Arrêtée en 1982 et condamnée, en 1985, à perpétuité pour neuf assassinats et plusieurs tentatives d’assassinat, Mohnhaupt ne présente plus, selon ses juges, «aucune dangerosité pour la société». Pour autant, elle n’a émis aucun remord quant à ses actes, ce qui suscite le débat outre-Rhin. Parallèlement, un autre recours en grâce déposé par un ancien membre de la RAF, Christian Klar, est actuellement examiné par la justice allemande.

Inflexibilité française

Plus récemment, c'est Jean-Marc Rouillan, l’ancien dirigeant français d’’Action Directe’, détenu depuis 20 ans, qui déclarait au quotidienLe Monde vouloir continuer à combattre le capitalisme, sans provoquer le moindre émoi médiatique. Il est vrai que l’Hexagone a moins été marquée que ses voisins allemand et italien par cette période de terrorisme d'extrême gauche. Si le souvenir de ce que l'on a appelé 'les années de plomb' reste peu évoqué, ce silence n’est pas synonyme de clémence : les demandes de mise en liberté de Rouillan ont jusqu’ici toujours été refusées par la justice française.

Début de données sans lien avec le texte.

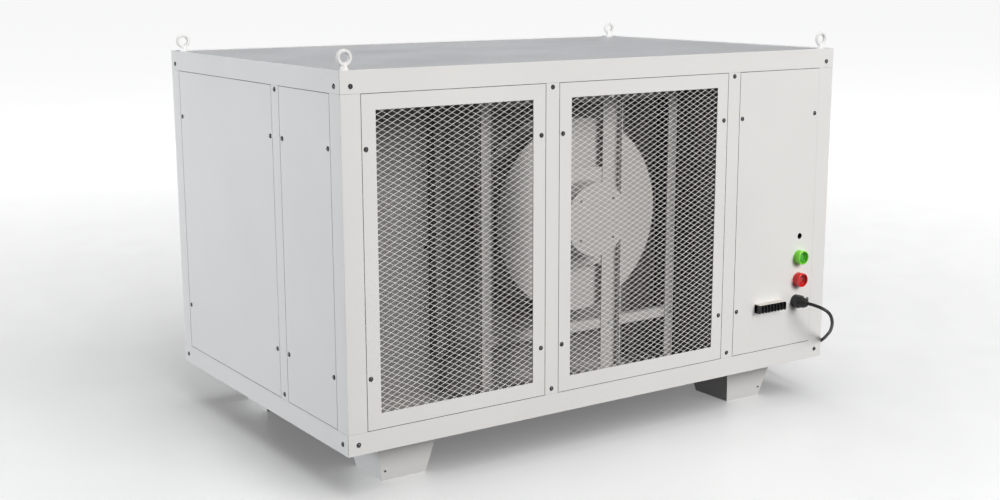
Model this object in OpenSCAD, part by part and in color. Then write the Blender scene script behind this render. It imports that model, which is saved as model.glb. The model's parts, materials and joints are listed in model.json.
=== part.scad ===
// Air cooler: a sheet-metal cabinet on four tapered feet with two grilled openings in front.
// The part frame is +Z up with its origin on the floor under the middle of the cabinet.
// The front, with the grilles and the controls, faces -Y.

/* [Cabinet] */
// Width of the cabinet along X
cabinet_w = 1480; // [1440:10:1560]
// Depth of the cabinet along Y
cabinet_d = 960; // [940:10:1040]
// Height of the cabinet without feet and lifting eyes
cabinet_h = 850; // [840:10:900]
// Height of the top and bottom rails
rail_h = 50; // [46:1:54]
// Width of the corner posts
post_w = 49; // [46:1:52]
// Thickness of the frame and panel sheets
sheet = 2; // [1.5:0.5:2]
// Gap round each panel
panel_gap = 1.5; // [1:0.5:2]
// Width of the landing strip behind each panel edge
landing = 22; // [20:1:24]

/* [Front layout] */
// Distance from the left edge to the left front post
front_post_a = 534; // [520:1:540]
// Width of the left front post
front_post_a_w = 38; // [36:1:40]
// Distance from the left edge to the right front post
front_post_b = 1104; // [1100:1:1110]
// Width of the right front post
front_post_b_w = 40; // [36:1:42]
// Width of the plain border round the grille openings and the louvres
border = 36; // [34:1:38]

/* [Side layout] */
// Distance from the front to the side posts
side_post_y = 302; // [300:1:306]
// Width of the side posts
side_post_w = 39; // [36:1:42]

/* [Feet] */
// Height of the feet below the cabinet
foot_h = 114; // [100:1:130]
// Length of a foot along X where it meets the cabinet
foot_top_x = 168; // [160:1:176]
// Length of a foot along Y where it meets the cabinet
foot_top_y = 177; // [170:1:184]
// Lean of a foot's four walls, in mm for each mm of height
foot_lean = 0.215; // [0.18:0.005:0.24]
// Distance of a foot's middle from the cabinet's side
foot_in_x = 196; // [190:1:200]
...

Tout comme celles déposées par ses anciens acolytes Régis Schleicher et Nathalie Ménigon. Joëlle Aubron la quatrième membre détenue d’Action directe, avait été libérée pour raisons de santé en 2004 : elle est morte deux ans plus tard.

Confusion italienne

En Italie au contraire, le terrorisme des années 70 reste bel et bien vivace. De nombreux attentats ont ensanglanté à l'époque le pays, commis tant par l’extrême gauche que par l’extrême droite : mais l’incurie de la justice transalpine pendant 'les années de plomb' puis l’adoption de lois spéciales attentatoires aux libertés, ont empêché un traitement rationnel de cette période de l’histoire.

La conséquence la plus tangible de cette inaction est le cas Battisti : écrivain et activiste italien, cet ancien membre de l'Armée prolétaire pour le communisme [Proletari Armati per il Comunismo], condamné à la perpétuité en Italie en 1995 s’était réfugié en France, bénéficiant alors de la « doctrine Mitterrand ». En 1985, le président François Mitterrand s’était ainsi engagé ne pas extrader les anciens militants italiens d'extrême-gauche ayant rompu avec leur passé des années de plomb, leur laissant la possibilité de repartir de zéro dans l’Hexagone.

En février 2004, brusque volte face de la justice française qui autorise l’extradition de Cesare Battisti suite à une demande des autorités italiennes, suscitant une polémique des milieux intellectuels et politiques de gauche de part et d’autre des Alpes. Quelques mois plus tard, Battisti décidait de rejoindre la clandestinité et vivait depuis lors en cavale. Son interpellation le 18 mars dernier au Brésil, en pleine campagne présidentielle française, semble augurer d’une nouvelle ère de tolérance zéro à l’égard du terrorisme d’extrême gauche.